Here of the OCLC environmental scan of libraries that he shared:

Social
Librarians have been doing what campus builders do with sidewalks. But information consumers have shown us that there’s a huge difference between how we do things on the Internet, and how consumers do them. Instead of paving the paths that have been tread by Internet pedestrians, we need to start making those sidewalks for users. As it is now, by the time libraries and librarians have those sidewalks down, users made new paths already, and learned how to pave them themselves.

Information has followed Moore’s Law, and the way that consumers handle information has followed Moore’s Law. Consumers don’t care about our rules. The serendipity of walking into library and browsing shelves has been replaced by RSS feeds and blogs, because these info delivery systems give the same serendipity.

Economic
Redefinition of the public good has impacted libraries in the wallet. Tax changes like those in CA a few years back and now in OH, can change what kind of money a library can get, and it can happen anywhere, so libraries need to be prepared for turbulence in even in the smoothest economic atmosphere.

Technology
Flickr. del.icio.us. Furl. The key to these online services is that they allow people to bring their own structure to information (see Social above where “consumers don’t care about our rules”). Libraries need to be able to roll with these punches. Especially because the distance between “I can’t believe you have this” and “I can’t believe you don’t have this” has gotten to be much shorter.

There’s also a crazy dynamic between digital rights management (DRM) issues, “socking down user rights to data and applications, even when they really don’t exist”, in parallel to the open source movement, where the rights are as open as humanly possible.

Research and Learning
The “proliferation of e-learning” is changing how libraries can contribute to life-long learning. Now, community “continuing education” is an even bigger part of the role of a public library, or at least it should be. Some are even looking to libraries to become the DSpaces of the community, not only depositories of local history content, but aggregations of locally created content.

Libraries
In performing this portion of the scan, OCLC talked to librarians, users, trustees, to get a sense of what was going on in libraries today.

Whoah, nelly, the staffing issue, and the “graying of the profession”. Average age of library staff at the Library of Congress is 58, and so many of them have such institutional memory value, they can’t be replaced. Non-librarians are being hired to perform functions that are non-traditional to libraries library, especially technology.

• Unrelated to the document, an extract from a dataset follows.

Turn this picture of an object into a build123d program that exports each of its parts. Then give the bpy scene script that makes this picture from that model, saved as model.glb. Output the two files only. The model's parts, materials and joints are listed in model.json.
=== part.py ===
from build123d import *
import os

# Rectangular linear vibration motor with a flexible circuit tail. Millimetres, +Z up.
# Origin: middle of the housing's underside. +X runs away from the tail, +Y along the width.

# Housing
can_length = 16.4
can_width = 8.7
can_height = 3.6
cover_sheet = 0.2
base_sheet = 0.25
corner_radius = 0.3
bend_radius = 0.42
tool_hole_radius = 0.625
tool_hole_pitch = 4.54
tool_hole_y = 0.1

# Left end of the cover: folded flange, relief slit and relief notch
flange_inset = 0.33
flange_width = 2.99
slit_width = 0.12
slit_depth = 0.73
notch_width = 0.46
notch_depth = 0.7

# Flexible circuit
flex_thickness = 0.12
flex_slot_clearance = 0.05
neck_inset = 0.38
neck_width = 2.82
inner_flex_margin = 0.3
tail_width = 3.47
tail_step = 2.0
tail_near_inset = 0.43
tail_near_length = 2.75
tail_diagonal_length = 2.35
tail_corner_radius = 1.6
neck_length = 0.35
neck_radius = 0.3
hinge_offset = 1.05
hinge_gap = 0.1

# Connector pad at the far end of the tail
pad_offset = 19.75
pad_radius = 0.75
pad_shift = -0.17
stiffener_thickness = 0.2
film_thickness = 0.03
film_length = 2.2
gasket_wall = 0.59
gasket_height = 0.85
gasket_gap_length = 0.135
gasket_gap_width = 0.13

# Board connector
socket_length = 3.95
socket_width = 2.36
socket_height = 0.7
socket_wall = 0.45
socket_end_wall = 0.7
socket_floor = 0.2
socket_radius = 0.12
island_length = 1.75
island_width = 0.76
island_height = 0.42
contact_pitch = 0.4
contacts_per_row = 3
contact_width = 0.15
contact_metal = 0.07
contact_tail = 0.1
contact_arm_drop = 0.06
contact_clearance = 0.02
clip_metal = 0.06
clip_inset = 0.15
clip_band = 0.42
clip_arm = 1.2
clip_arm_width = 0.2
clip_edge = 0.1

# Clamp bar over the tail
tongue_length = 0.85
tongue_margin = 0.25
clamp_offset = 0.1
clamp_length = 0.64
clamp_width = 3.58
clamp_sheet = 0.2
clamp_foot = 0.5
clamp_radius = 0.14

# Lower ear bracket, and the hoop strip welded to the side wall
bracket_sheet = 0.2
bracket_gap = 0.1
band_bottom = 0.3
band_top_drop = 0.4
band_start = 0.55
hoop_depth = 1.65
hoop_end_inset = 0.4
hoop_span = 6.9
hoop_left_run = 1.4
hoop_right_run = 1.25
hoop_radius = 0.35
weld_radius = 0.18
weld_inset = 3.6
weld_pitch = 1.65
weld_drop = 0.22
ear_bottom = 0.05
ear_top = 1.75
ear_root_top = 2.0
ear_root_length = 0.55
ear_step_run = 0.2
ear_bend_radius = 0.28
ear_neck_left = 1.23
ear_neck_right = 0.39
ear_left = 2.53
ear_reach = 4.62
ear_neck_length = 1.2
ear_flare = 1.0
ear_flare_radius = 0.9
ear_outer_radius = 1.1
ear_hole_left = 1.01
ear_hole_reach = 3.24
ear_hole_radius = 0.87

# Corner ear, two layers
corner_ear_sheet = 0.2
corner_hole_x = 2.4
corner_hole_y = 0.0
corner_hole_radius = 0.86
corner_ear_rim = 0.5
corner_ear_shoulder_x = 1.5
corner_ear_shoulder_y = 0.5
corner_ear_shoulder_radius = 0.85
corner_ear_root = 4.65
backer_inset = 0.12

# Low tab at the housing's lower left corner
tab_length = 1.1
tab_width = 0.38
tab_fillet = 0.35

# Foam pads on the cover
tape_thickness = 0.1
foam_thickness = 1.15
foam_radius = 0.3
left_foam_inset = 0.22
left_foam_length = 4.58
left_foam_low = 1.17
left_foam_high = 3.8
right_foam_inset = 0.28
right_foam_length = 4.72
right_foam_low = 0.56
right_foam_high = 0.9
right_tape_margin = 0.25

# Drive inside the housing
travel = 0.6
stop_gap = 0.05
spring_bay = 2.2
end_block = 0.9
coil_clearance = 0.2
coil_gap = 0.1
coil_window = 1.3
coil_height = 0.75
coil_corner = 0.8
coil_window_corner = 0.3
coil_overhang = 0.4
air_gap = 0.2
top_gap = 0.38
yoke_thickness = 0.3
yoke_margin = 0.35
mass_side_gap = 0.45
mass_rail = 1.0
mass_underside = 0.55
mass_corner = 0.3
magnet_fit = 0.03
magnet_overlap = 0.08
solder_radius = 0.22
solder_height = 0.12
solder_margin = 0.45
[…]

The library is becoming “The Third Place” that was the buzz phrase of the conference this year. Not home, not work, it’s the place “to reinvent yourself”, an “intellectual center, community center”. Public libraries are ahead of academic libraries in this respect; think of how so many acadmic libraries are creating “the information commons”, or redesigning their libraries to create the same effect.

The definitions of the collection are changing, and how we fit into the change in relation to those collections. And collaboration is becoming strategy instead of just cool a thing to do.

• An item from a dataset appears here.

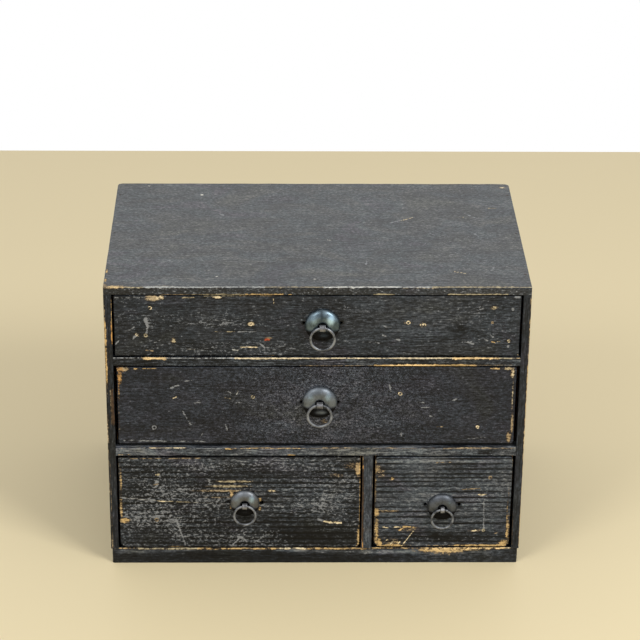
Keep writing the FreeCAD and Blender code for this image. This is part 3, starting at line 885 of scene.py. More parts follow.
# The middle of the wrinkled paint of the middle drawer, in pixels
LEATHERY_CENTRE = (330, 410)
ACROSS_PAINT = painted_wood("black_paint_across", 0, 0.85, 4.0)
ALONG_PAINT = painted_wood("black_paint_along", 1, 0.6, 6.0)
UPRIGHT_PAINT = painted_wood("black_paint_upright", 2, 0.85, 7.0, streaks=0.7)
STREAKED_PAINT = painted_wood("black_paint_streaked", 0, 1.5, 12.0)
TOP_PAINT = painted_wood(
    "black_paint_top", 0, 1.0, 1.9, specular=0.36, sheen=0.4, streaks=0.75, casts=TOP_CASTS,
    front_casts=CASTS,
)
LEATHERY_PAINT = painted_wood(
    "black_paint_leathery", 0, 0.8, 3.0, sheen=0.4, streaks=0.6, casts=COOL_CASTS, leathery=True
)
RIDGED_PAINT = painted_wood(
    "black_paint_ridged", 0, 1.3, 2.8, streaks=0.75, grooves=0.8, flecks=1.45, clusters=1.0
)
BANDED_PAINT = painted_wood(
    "black_paint_banded", 0, 1.0, 3.6, streaks=0.6, grooves=0.8, flecks=1.1, clusters=0.7
)
BARE_ACROSS = bare_wood("bare_wood_across", 0, OLD_WOOD)
# The drawer bottoms are painted black by the front, as shade under the fronts
BARE_BOTTOM = bare_wood("bare_wood_bottom", 0, OLD_WOOD, painted_shade_to=FACE_PLANE + 14 * mm)
BARE_ALONG = bare_wood("bare_wood_along", 1, SIDE_WOOD)
BARE_BACKS = {
    "back_board_lower": bare_wood("bare_wood_back", 0, LOWER_BACK_WOOD, 0.8),
    "back_board_upper": bare_wood("bare_wood_back_upper", 0, UPPER_BACK_WOOD, 0.8, 7.0),
}
NAIL_IRON = nail_iron()

# The boards, and where each is painted: 1 on paint and 0 on bare wood


def everywhere(points):
    """Paint all over."""
    return np.ones(len(points))


def nowhere(points):
    """No paint."""
    return np.zeros(len(points))


def front_strip(points):
    """Paint on a front edge and a ragged strip behind it."""
    return 1 - ease(points[:, 1] - FRONT_PLANE, 13 * mm, 22 * mm)


def face_strip(points):
    """Paint on the face of a drawer's front and a ragged strip of its edges."""
    return 1 - ease(points[:, 1] - FACE_PLANE, 5 * mm, 9 * mm)


def side_paint(inner):
    """Paint on a side's outer face and a ragged strip inside by the front."""
    def painted(points):
        strip = 1 - ease(points[:, 1] - FRONT_PLANE, 11 * mm, 19 * mm)
        return np.where(np.abs(points[:, 0] - inner) < 0.5 * mm, strip, 1.0)
    return painted


def base_paint(points):
    """Paint on the edges of the bottom board and on a strip of its faces by the front."""
    on_face = (points[:, 2] > BASE[1].z - 0.5 * mm) | (points[:, 2] < BASE[0].z + 0.2 * mm)
    return np.where(on_face, front_strip(points), 1.0)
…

So the big questions become:

How do we fit in the self-serve world?
As librarians, our job is not to present “old things in new and more frustrating ways” using technology, it’s an opportunity to improve upon the old way, to reinvent with technology. Self service is not taking the librarian out the loop, it’s giving customer control, instead of telling them how to do it in a way that doesn’t make sense to them. George recommended that “The Toll of the New Machine”, a Fast Company article by Charles Fishman, be required reading for every library worker, especially to drive home the concept that automation is really about changing roles, not eliminating them.

Disaggregation- what do we do now if our job is to aggregate?
There are fewer intermediaries between information and the user of that information with the rise of blogs and RSS feeds — including librarians. We need to help people understand, on their terms, how to use this information and these tools as they find them, not dictate what to use and how to use it. Libraries can really step up into the role of teaching how to judge authority and usefulness in a more found-information world. The idea is to not make our patrons jump through hoops to find what they need, and once they find it, not make them jump through hoops to get it.

Why is collaboration so important?
Collaboration is an intagible asset. Even companies that were once rivals are now working together in development projects. That’s how insanely prolific collaboration has become. And librarians are finally learning that collaboration works.

Patrons are really becoming natural collaborators, since so much of the technology interaction today is really about how people are *socializing*. Email, blogs, communities, wikis, RSS feeds, IM. Tivo is watcher’s advisory. I actually know someone who told me, “It took my Tivo only 2 days to figure out I was gay,” as a crack about how well his Tivo knows what kinds of stuff he likes to watch. As librarians, we need to do it, too, for our patrons, and internally for ourselves, in order to learn how to do it.

Besides, it’s just so much easier to get everything done, and to find everything, if it’s all connected.

Wanna do your own scan?
In order to do an environmental scan, you need to know your community, be willing to stick your neck out and ask the tough questions, and get with the changing landscape program. Basic steps from his presentation include:

“- Develop a list of the key influences

Identify your leading power players

Develop a list of questions to ask them

Ask them

Compare the answers and connect the dots

Share the results and adjust as needed”

There are books, articles, and sites out there that can help you develop an environmental scan for your library landscape, and examples of environmental scans out there to look at (like the OCLC report). These can help you understand your library and your patrons better, and in turn help you successfully market your services to your community.